I do however find it easier to move around and do things when children are around and up for the simple reason that a little more noise is expected and the other person(s) won't wake up irritated by that. LOL
I'm at a selfish, weird point in my life where it would make me very uncomfortable to be with someone who had either parents at home (or still lived with their parents) or who had children. The last guy I dated briefly before M and I became official still lived at home and we couldn't turn on any lights in his place if we got there after 10 unless it was in his bedroom. It made me feel 16, and not in a good way. Quite frankly, I didn't like being herded to his room.
DH is a pretty sound sleeper and can fall asleep while I'm in the shower in the master bath. My kids are sound sleepers and DH can play his drums in the back room and it won't wake them up.
Since he's up before me in the morning, he gets out of the bedroom quickly and doesn't come back in until he leaves and kisses me goodbye. I like that, so I don't mind the interruption.
I'm such a light sleeper that if his cell phone is flipped up, the light will bother me or wake me up if it comes on.
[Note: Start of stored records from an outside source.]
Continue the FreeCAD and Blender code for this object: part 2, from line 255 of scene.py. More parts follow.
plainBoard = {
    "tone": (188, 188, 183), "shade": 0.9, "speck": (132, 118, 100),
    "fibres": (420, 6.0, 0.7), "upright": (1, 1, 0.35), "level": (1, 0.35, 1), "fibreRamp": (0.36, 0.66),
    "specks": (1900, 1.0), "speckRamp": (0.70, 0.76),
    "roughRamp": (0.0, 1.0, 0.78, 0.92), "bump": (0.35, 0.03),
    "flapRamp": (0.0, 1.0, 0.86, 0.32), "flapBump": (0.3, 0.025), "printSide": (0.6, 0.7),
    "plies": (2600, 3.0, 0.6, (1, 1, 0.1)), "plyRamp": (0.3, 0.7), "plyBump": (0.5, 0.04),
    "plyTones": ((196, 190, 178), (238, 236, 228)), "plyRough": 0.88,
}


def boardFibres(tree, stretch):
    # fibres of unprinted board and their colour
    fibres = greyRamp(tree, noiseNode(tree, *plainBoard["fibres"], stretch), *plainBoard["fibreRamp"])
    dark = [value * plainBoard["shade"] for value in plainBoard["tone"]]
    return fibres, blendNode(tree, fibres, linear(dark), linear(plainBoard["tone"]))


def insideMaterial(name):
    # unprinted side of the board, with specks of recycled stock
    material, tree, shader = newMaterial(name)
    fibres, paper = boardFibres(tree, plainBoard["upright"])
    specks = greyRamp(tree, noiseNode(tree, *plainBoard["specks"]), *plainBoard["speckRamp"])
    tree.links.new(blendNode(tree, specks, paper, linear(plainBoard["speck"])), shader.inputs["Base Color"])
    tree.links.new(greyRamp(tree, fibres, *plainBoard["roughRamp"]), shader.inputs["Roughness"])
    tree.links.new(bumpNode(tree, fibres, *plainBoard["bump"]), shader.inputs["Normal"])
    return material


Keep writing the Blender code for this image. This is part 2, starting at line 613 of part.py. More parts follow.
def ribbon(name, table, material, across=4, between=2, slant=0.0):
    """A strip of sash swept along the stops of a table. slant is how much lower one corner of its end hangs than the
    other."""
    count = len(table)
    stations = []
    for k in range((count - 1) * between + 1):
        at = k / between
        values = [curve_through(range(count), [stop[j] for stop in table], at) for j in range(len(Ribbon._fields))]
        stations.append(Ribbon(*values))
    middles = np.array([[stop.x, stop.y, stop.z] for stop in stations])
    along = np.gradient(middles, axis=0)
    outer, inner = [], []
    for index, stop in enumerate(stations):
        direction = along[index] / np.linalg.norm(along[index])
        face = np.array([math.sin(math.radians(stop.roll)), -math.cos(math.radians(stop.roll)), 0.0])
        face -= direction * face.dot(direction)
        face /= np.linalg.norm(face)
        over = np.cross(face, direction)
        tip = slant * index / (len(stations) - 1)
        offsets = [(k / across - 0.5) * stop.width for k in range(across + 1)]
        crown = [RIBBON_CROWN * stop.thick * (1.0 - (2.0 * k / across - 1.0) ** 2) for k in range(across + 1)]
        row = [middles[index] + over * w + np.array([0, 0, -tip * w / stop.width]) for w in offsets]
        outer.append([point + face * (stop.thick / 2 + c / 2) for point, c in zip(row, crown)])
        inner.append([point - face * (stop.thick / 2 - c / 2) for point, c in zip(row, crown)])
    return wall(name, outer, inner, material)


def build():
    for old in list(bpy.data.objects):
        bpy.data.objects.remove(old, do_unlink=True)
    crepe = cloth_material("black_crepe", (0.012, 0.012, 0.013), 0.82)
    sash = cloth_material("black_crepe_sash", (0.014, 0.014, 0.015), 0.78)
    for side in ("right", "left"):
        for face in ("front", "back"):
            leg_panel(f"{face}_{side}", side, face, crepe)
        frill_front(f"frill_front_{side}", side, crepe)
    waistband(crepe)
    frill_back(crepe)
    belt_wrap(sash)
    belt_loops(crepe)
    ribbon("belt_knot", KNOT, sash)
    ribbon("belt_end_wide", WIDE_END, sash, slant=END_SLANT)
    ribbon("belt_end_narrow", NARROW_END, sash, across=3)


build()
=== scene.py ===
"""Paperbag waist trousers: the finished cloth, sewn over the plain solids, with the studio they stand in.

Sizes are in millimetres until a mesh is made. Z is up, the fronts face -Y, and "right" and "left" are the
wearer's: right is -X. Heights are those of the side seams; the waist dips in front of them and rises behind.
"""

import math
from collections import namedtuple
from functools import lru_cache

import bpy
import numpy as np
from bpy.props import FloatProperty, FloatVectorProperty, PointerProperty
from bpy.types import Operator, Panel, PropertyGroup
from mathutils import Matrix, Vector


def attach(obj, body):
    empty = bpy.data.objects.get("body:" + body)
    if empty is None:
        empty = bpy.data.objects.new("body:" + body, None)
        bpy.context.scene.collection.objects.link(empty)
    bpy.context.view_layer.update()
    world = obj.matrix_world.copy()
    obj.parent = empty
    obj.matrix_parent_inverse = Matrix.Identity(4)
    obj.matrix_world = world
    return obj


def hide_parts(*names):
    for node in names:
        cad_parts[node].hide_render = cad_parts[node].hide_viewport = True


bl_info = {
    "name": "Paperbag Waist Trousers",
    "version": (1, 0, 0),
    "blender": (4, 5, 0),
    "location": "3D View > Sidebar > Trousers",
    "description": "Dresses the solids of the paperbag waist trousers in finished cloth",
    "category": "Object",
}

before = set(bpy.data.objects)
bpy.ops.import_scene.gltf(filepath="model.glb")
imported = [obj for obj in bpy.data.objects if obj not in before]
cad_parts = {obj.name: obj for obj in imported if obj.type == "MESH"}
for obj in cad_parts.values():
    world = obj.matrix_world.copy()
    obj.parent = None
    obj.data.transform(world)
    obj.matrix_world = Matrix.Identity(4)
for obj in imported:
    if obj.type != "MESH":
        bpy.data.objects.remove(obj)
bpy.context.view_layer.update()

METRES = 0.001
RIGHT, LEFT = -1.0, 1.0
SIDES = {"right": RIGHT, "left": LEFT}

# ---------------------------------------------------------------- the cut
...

I sleep with a fan for the white noise to drown out various noises like neighbors, birds, or the dumpster company that comes to empty our dumpsters at 3-4AM. I've also done that since I was a kid. I like darkness when I sleep, but the natural light in the morning to help my body wake up better.
I've also made myself adjust to not being such a light sleeper when I started getting serious with my BF, since we're on different body clocks. So I've learned to fall back asleep right away after his alarm goes off or he kisses me goodbye.
http://CreativeBlossoming.wordpress.com
On occasion my daughter would have friends over and they would get a little rowdy and wake me up. I never was mad over it. I liked the kids having fun at our house. And I didn't want them to feel like they had to creep around.
And when we share hotel rooms I get up earlier than everyone else. So I usually get up and leave the room. I will go to the lobby and get on the internet or find something to do until everyone else wakes up.